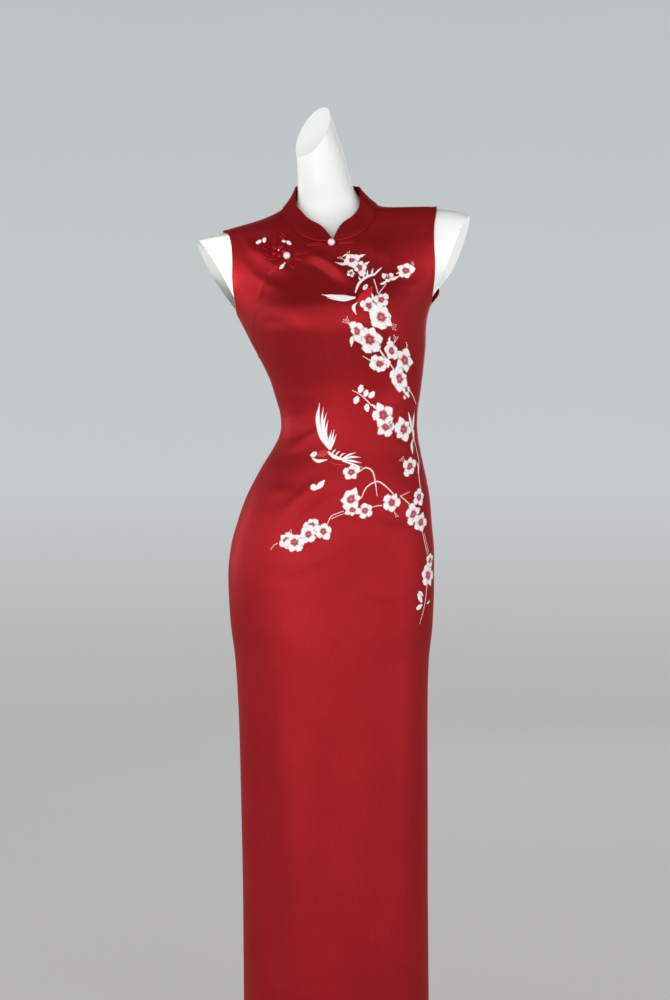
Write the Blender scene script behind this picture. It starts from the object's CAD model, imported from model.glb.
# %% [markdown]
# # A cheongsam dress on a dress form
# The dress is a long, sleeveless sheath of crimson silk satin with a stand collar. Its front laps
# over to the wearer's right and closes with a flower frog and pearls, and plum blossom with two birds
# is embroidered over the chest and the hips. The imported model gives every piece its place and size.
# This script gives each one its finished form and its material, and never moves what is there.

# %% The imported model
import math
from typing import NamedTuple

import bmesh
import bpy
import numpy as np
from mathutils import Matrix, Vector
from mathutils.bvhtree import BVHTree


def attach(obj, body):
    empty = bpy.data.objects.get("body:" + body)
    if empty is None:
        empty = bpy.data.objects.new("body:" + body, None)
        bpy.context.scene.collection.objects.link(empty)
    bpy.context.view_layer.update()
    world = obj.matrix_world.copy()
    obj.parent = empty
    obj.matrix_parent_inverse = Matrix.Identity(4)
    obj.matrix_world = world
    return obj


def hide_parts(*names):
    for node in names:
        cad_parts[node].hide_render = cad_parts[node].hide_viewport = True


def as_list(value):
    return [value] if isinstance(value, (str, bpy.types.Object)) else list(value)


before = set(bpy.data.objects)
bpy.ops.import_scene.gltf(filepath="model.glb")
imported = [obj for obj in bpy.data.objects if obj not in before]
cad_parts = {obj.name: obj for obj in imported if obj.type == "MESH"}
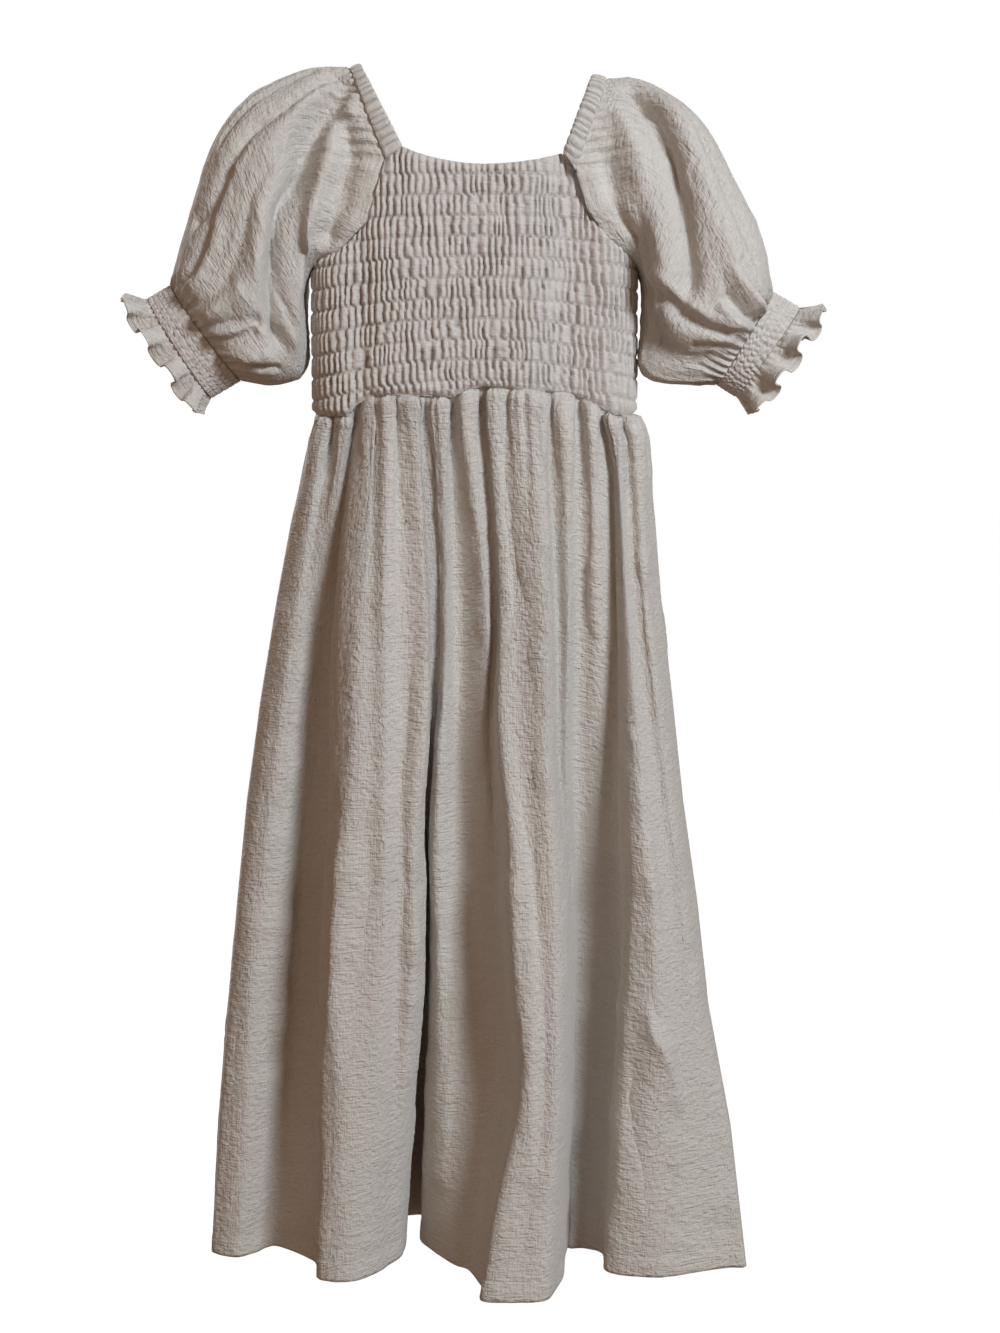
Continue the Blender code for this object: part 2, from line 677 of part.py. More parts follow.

========

Exercise goal >> Nothing but the lines from the line that contains "bpy.context.scene.collection.objects.link(empty)" through the line that contains "obj in imported" should be given again, each exactly as it stands, both ends included.

Solution to the problem >>
        bpy.context.scene.collection.objects.link(empty)
    bpy.context.view_layer.update()
    world = obj.matrix_world.copy()
    obj.parent = empty
    obj.matrix_parent_inverse = Matrix.Identity(4)
    obj.matrix_world = world
    return obj


def hide_parts(*names):
    for node in names:
        cad_parts[node].hide_render = cad_parts[node].hide_viewport = True


def as_list(value):
    return [value] if isinstance(value, (str, bpy.types.Object)) else list(value)


before = set(bpy.data.objects)
bpy.ops.import_scene.gltf(filepath="model.glb")
imported = [obj for obj in bpy.data.objects if obj not in before]
cad_parts = {obj.name: obj for obj in imported if obj.type == "MESH"}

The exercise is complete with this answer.